AZERTY (a variation of the ISO QWERTY, with 105 keys, the big enter, etc) is used in France like you say but nowhere else. The rest of Europe use other layouts within the ISO QWERTY. Here you'll find Spanish, UK, Italian, Norwegian, and many other layouts that move and add the necessary symbols for their languages.

edit: corrected right to left, stupid me. I didn't express myself correctly when talking about AZERTY. It is used in a few other places besides France. What I meant is to say that is not Europe's standard as the parent comment seemed to indicate.


I think you mean left shift. The Enter/Return key is also different, though looking at different layouts I have no idea why, as the extra key on that side seems to be present in different places regardless of the actual shape of those keys.


>The rest of Europe use other layouts within the ISO QWERTY.

This is also not exactly true. e.g. in Poland ANSI QWERTY is typically used, with diacritics typed with right Alt. (there are other layouts with diacritics directly available, like Windows "Polish (214)", but nobody uses them)


My keyboard is AYERTZ, but perhaps I just put the keys at the wrong place after cleaning


Did I say no other layouts exist outside of AZERTY and QWERTY? I was pointing out that the assertion that the parent comment made about AZERTY = Europe and QWERTY = US was wrong.

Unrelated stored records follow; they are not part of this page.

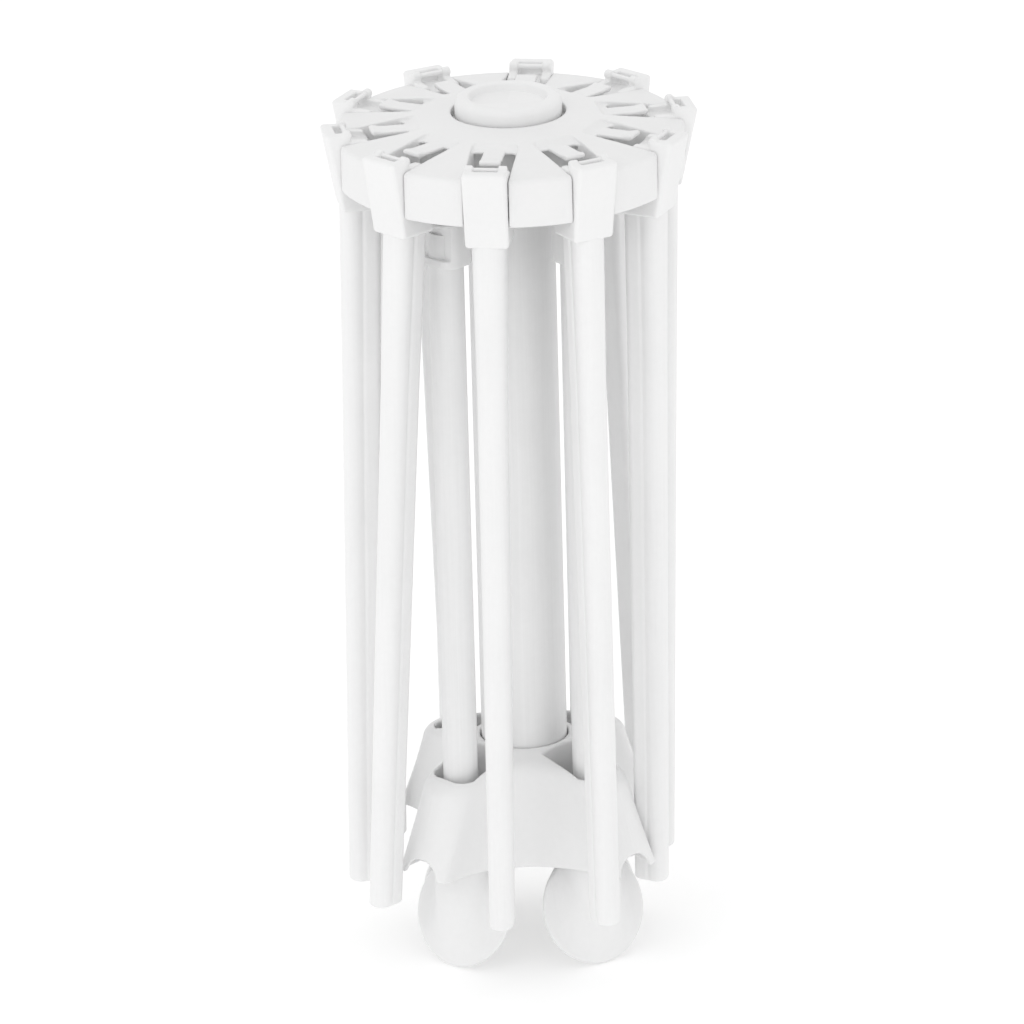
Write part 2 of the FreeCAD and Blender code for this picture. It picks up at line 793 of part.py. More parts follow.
def skirt_loft(name, inset, low, high):
    sections = [
        lobe_outline(name + "Foot", S["lobe_foot_reach"] - inset, S["lobe_foot_half"] - inset,
                     S["lobe_foot_crown"], S["waist_foot"] - inset, low),
        lobe_outline(name + "Top", S["lobe_top_reach"], S["lobe_top_half"] - inset,
                     S["lobe_top_half"] - inset - S["soft_bulge"], S["waist_top"] - inset, high),
    ]
    loft = doc.addObject("Part::Loft", name)
    loft.Sections = sections
    loft.Solid = True
    loft.Ruled = True
    return loft


def build_skirt():
    wall = S["skirt_wall"]
    low, high = S["skirt_bottom"], S["skirt_top"]
    outside = skirt_loft("SkirtOutside", 0, low, high)
    again = skirt_loft("SkirtAgain", 0, low, high)
    under_roof = skirt_loft("SkirtUnderRoof", wall, low - S["soft_bulge"], high - S["roof_thickness"])
    inside = cut("SkirtInside", under_roof, fuse("SkirtRoofs", [
        turned("Roof", side, crest(f"SkirtRoof{side + 1}", DIMENSIONS["roof_thickness"]))
        for side in range(4)]))
    ribs = [cylinder("SkirtSocket", S["socket_radius"], high - low, low)]
    for side in range(4):
        cheek = box(f"SkirtCheek{side + 1}", S["rib_root"], S["channel_outer"] + wall,
                    S["channel_half"] + wall, S["channel_step"], high)
        room = box(f"SkirtRoomWall{side + 1}", S["rib_root"], S["ankle_room_outer"],
                   S["ankle_room_half"] + wall, low, S["channel_step"] + wall)
        ribs.append(turned("Cheek", side, cheek))
        ribs.append(turned("RoomWall", side, room))
    core = common("SkirtCore", again, fuse("SkirtRibs", ribs))
    shell = cut("SkirtShell", outside, inside)
    over = S["over"]
    holes = [cylinder("SkirtBore", S["mast_radius"], high - low + over * 2, low - over)]
    for side in range(4):
        channel = box(f"SkirtChannel{side + 1}", S["channel_inner"], S["channel_outer"],
                      S["channel_half"], low - over, high + over)
        arch = doc.addObject("Part::Cylinder", f"SkirtArch{side + 1}")
        bind(arch, Radius=S["arch_radius"], Height=S["lobe_foot_reach"])
        arch.Placement = FreeCAD.Placement(
            FreeCAD.Vector(DIMENSIONS["arch_start"], 0, DIMENSIONS["skirt_bottom"] - DIMENSIONS["arch_drop"]),
            FreeCAD.Rotation(FreeCAD.Vector(0, 1, 0), 90))
        room = box(f"SkirtRoom{side + 1}", S["channel_inner"], S["ankle_room_outer"],
                   S["ankle_room_half"], low - over, S["channel_step"])
        holes.append(turned("Crest", side, crest(f"SkirtCrest{side + 1}", 0)))
        holes.append(turned("Channel", side, channel))
        holes.append(turned("Room", side, room))
        holes.append(turned("Arch", side, arch))
    body = cut("Skirt", fuse("SkirtBody", [shell, core]), fuse("SkirtHoles", holes))
    body.Placement = turn_about_z(45)
    keep(body, "skirt")


def crest(name, depth):
    """The space above a lobe's sloping top, or above a surface that lies a depth below it."""
    size = S["lobe_foot_reach"]
    block = doc.addObject("Part::Box", name)
    bind(block, Length=size, Width=size, Height=size)
    block.Placement = FreeCAD.Placement(
        FreeCAD.Vector(DIMENSIONS["crest_start"], -size.number / 2, DIMENSIONS["skirt_top"] - depth),
        FreeCAD.Rotation(FreeCAD.Vector(0, 1, 0), DIMENSIONS["crest_fall"]))
    return block


def turned(name, side, shape):
    """Carries a shape to one of the four lobes."""
    carrier = doc.addObject("Part::MultiFuse", f"{name}Side{side + 1}")
    carrier.Shapes = [shape, shape]
    carrier.Placement = turn_about_z(90 * side)
    return carrier


# ---------------------------------------------------------------- legs and feet

def leg_placement(name):
    spin = turn_about_z(LEG_AZIMUTHS[name] - 90)
    upright = spin * FreeCAD.Placement(FreeCAD.Vector(DIMENSIONS["leg_ring"], 0, 0), FreeCAD.Rotation())
    middle = upright.multVec(FreeCAD.Vector(0, 0, DIMENSIONS["lean_height"]))
    lean = FreeCAD.Placement(
        FreeCAD.Vector(), FreeCAD.Rotation(FreeCAD.Vector(0, 1, 0), -LEG_LEANS[name]), middle)
    return lean * upright


def build_leg(name):
    leg = tube(f"Leg_{name}", S["leg_radius"], S["leg_radius"] - S["leg_wall"], S["leg_bottom"],
               S["leg_top"])
    leg.Placement = leg_placement(name)
    keep(leg, f"leg_tube_{name}")


def build_leg_head(name):
    body = doc.addObject("PartDesign::Body", f"Head_{name}")
    half_depth = S["head_depth"] / 2
    block = slab(body, "PartDesign::Pad", [
        (-half_depth, S["head_bottom"]),
        (half_depth, S["head_bottom"]),
        (half_depth, S["head_top"]),
        (-half_depth, S["head_top"]),
    ], S["head_width"], "Block")
    doc.recompute()
    rounding = body.newObject("PartDesign::Fillet", "Rounding")
    rounding.Base = (block, [f"Edge{index + 1}" for index in range(len(block.Shape.Edges))])
    bind(rounding, Radius=S["head_edge"])
    panel_back, panel_front = half_depth - S["head_recess"], half_depth + S["over"]
    panel_low, panel_high = S["head_bottom"] + S["head_lip"], S["head_top"] - S["head_crown"]
    slab(body, "PartDesign::Pocket", [
        (panel_back, panel_low),
        (panel_front, panel_low),
        (panel_front, panel_high),
        (panel_back, panel_high),
    ], S["head_width"] - S["head_flange"] * 2, "Panel")
    sketch = sketch_in(body, "SocketOutline", "XY_Plane")
    circle(sketch, 0, 0, S["leg_radius"])
    socket = body.newObject("PartDesign::Pocket", "Socket")
    socket.Profile = sketch
    socket.Reversed = True
    bind(socket, Length=S["leg_top"])
    body.Tip = socket
    body.Placement = leg_placement(name)
    keep(body, f"leg_head_{name}")


def build_foot(name):
    """A round pad whose sole lies flat once the leg is swung out, with the ankle that holds the leg."""
    pad = cylinder(f"Pad_{name}", S["foot_radius"], S["foot_thickness"])
    tilt = FreeCAD.Rotation(FreeCAD.Vector(0, 1, 0), 90 - DIMENSIONS["foot_tilt"])
    normal = tilt.multVec(FreeCAD.Vector(0, 0, 1))
    centre = FreeCAD.Vector(0, 0, DIMENSIONS["foot_centre"])
    sole = centre - normal * (DIMENSIONS["foot_thickness"] / 2)
    pad.Placement = FreeCAD.Placement(sole, tilt)
    rim = doc.addObject("Part::Fillet", f"Rim_{name}")
    doc.recompute()
    rim.Base = pad
    rim.Edges = [(edge, DIMENSIONS["foot_rim"], DIMENSIONS["foot_rim"]) for edge in (1, 3)]
    ankle = cylinder(f"Ankle_{name}", S["ankle_radius"], S["ankle_top"] - S["ankle_bottom"],
                     S["ankle_bottom"])
    toe = doc.addObject("Part::Sphere", f"Toe_{name}")
    bind(toe, Radius=S["ankle_radius"])
    bind_base(toe, z=S["ankle_bottom"])
    front = doc.addObject("Part::Box", f"Front_{name}")
    span = S["foot_radius"] * 6
    bind(front, Length=span, Width=span, Height=span)
    front.Placement = FreeCAD.Placement(sole, tilt) * FreeCAD.Placement(
        FreeCAD.Vector(-span.number / 2, -span.number / 2, DIMENSIONS["sole_set"]), FreeCAD.Rotation())
    upper = common(f"Upper_{name}", fuse(f"Boot_{name}", [ankle, toe]), front)
    socket = cylinder(f"Socket_{name}", S["leg_radius"], S["ankle_top"], S["leg_bottom"])
    foot = cut(f"Foot_{name}", fuse(f"Whole_{name}", [rim, upper]), socket)
    foot.Placement = leg_placement(name) * turn_about_z(FOOT_TURNS[name])
    keep(foot, f"foot_{name}")


# ---------------------------------------------------------------- build, check and write

def check(thing):
    if thing.State and any(word in thing.State for word in ("Invalid", "Error")):
        raise RuntimeError(f"{thing.Name} is {thing.State}")


def main():
    build_mast()
    build_collar()
    build_cap()
    build_hub()
    build_hinge_pins()
    for number in range(int(DIMENSIONS["arm_count"])):
        build_bracket(number)
        build_rod(number)
    build_skirt()
    for name in LEG_AZIMUTHS:
        build_leg(name)
        build_leg_head(name)
        build_foot(name)
    doc.recompute()
    for thing in doc.Objects:
        check(thing)
    for node in nodes:
        if node.Shape.isNull() or not node.Shape.isValid():
            raise RuntimeError(f"{node.Label} has no valid shape")
    for node in nodes:
        node.Shape.exportStep(f"parts/{node.Label}.step")
        box_now = node.Shape.BoundBox
        print(f"{node.Label}: {len(node.Shape.Solids)} solid, {node.Shape.Volume / 1000:.2f} cm3, "
              f"z {box_now.ZMin:.1f} to {box_now.ZMax:.1f}")


main()
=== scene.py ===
import json
import math

import bpy
import numpy as np
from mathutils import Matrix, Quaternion, Vector


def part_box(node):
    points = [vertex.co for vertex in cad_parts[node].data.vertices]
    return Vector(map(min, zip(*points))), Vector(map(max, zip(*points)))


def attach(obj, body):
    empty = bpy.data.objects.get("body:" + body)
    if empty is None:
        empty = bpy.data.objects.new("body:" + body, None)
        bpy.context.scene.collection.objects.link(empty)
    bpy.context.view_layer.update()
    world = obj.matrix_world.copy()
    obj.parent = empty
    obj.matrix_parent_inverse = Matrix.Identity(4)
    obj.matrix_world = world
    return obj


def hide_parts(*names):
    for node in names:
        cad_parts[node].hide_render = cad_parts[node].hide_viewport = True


# The visual model of the rotary clothes dryer. Shapes are worked out in millimetres in the packed
# model's frame: Z is up and the mast stands on the origin. An arm's or a leg's own coordinates are
# u outwards from the mast, v to its side and z up.

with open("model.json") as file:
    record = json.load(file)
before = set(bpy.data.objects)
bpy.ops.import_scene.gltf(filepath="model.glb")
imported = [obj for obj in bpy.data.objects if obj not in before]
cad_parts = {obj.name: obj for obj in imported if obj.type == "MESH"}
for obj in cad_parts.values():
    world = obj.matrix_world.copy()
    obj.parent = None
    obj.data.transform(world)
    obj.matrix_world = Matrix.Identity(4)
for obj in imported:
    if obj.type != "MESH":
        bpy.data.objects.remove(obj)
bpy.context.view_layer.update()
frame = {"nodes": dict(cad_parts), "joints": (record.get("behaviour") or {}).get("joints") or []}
MM = 0.001
joints = {joint["name"]: joint for joint in frame["joints"]}


# ---------------------------------------------------------------- fields: negative inside

def meet(first, second, radius):
    """What lies in both, with its edge rounded."""
    over = np.hypot(np.maximum(first + radius, 0), np.maximum(second + radius, 0))
    return np.minimum(np.maximum(first, second), -radius) + over


def join(first, second, radius):
    """What lies in either, with a fillet between them."""
    return -meet(-first, -second, radius)


def carve(first, second, radius):
    """What lies in the first and outside the second, with its edge rounded."""
    return meet(first, -second, radius)


def within(value, low, high):
    return np.maximum(low - value, value - high)


def outline(x, y, points, walls=None):
    """Distance to a closed outline; only its first `walls` sides count as its edge."""
    walls = len(points) if walls is None else walls
    nearest = np.full(np.shape(x), 1e9)
    inside = np.zeros(np.shape(x), bool)
    for side, ((x0, y0), (x1, y1)) in enumerate(zip(points, points[1:] + points[:1])):
        run, rise = x1 - x0, y1 - y0
        if side < walls:
            length = np.maximum(run * run + rise * rise, 1e-9)
            share = np.clip(((x - x0) * run + (y - y0) * rise) / length, 0, 1)
            nearest = np.minimum(nearest, (x - x0 - run * share) ** 2 + (y - y0 - rise * share) ** 2)
        crosses = (y0 <= y) != (y1 <= y)
        slope = run / np.where(np.abs(rise) < 1e-9, 1e-9, rise)
        inside ^= crosses & (x < x0 + (y - y0) * slope)
    return np.where(inside, -1, 1) * np.sqrt(nearest)


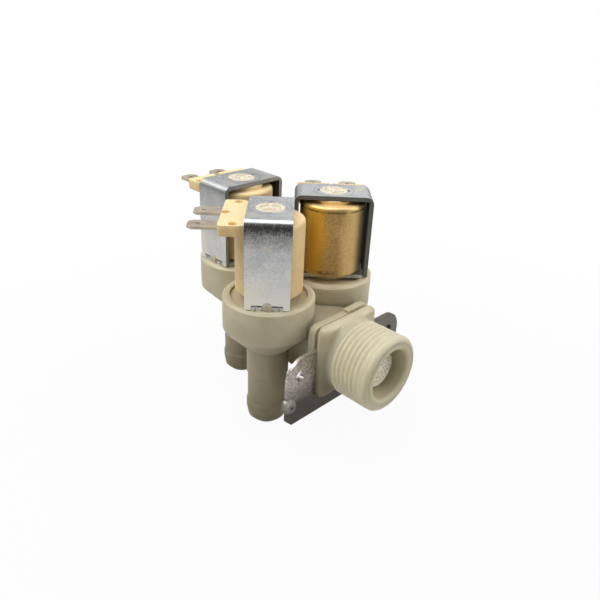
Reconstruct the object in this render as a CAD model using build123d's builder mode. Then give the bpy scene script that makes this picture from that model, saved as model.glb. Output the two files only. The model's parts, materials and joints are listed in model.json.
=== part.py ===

Doesn't Germany use QWERTZ?


QWERTZ largely maps to QWERTY with exception of special characters and Z/Y being swapped. QWERTZ can be bought in ISO or ANSI, though ANSI QWERTZ is hard to get from any sane manufacturer since everyone here likes DIN/ISO.


AZERTY is used in France like you say but nowhere else.

Interesting. I used an AZERTY keyboard when I was in Austria in the 90's. Did I end up with a French keyboard? I just assumed it was the local form.


Belgium also uses AZERTY.


You're right, thanks for pointing that out. I didn't express that thought correctly and I've added a note to my previous comment.


Thanks, it's a bit clearer what you mean with your edit.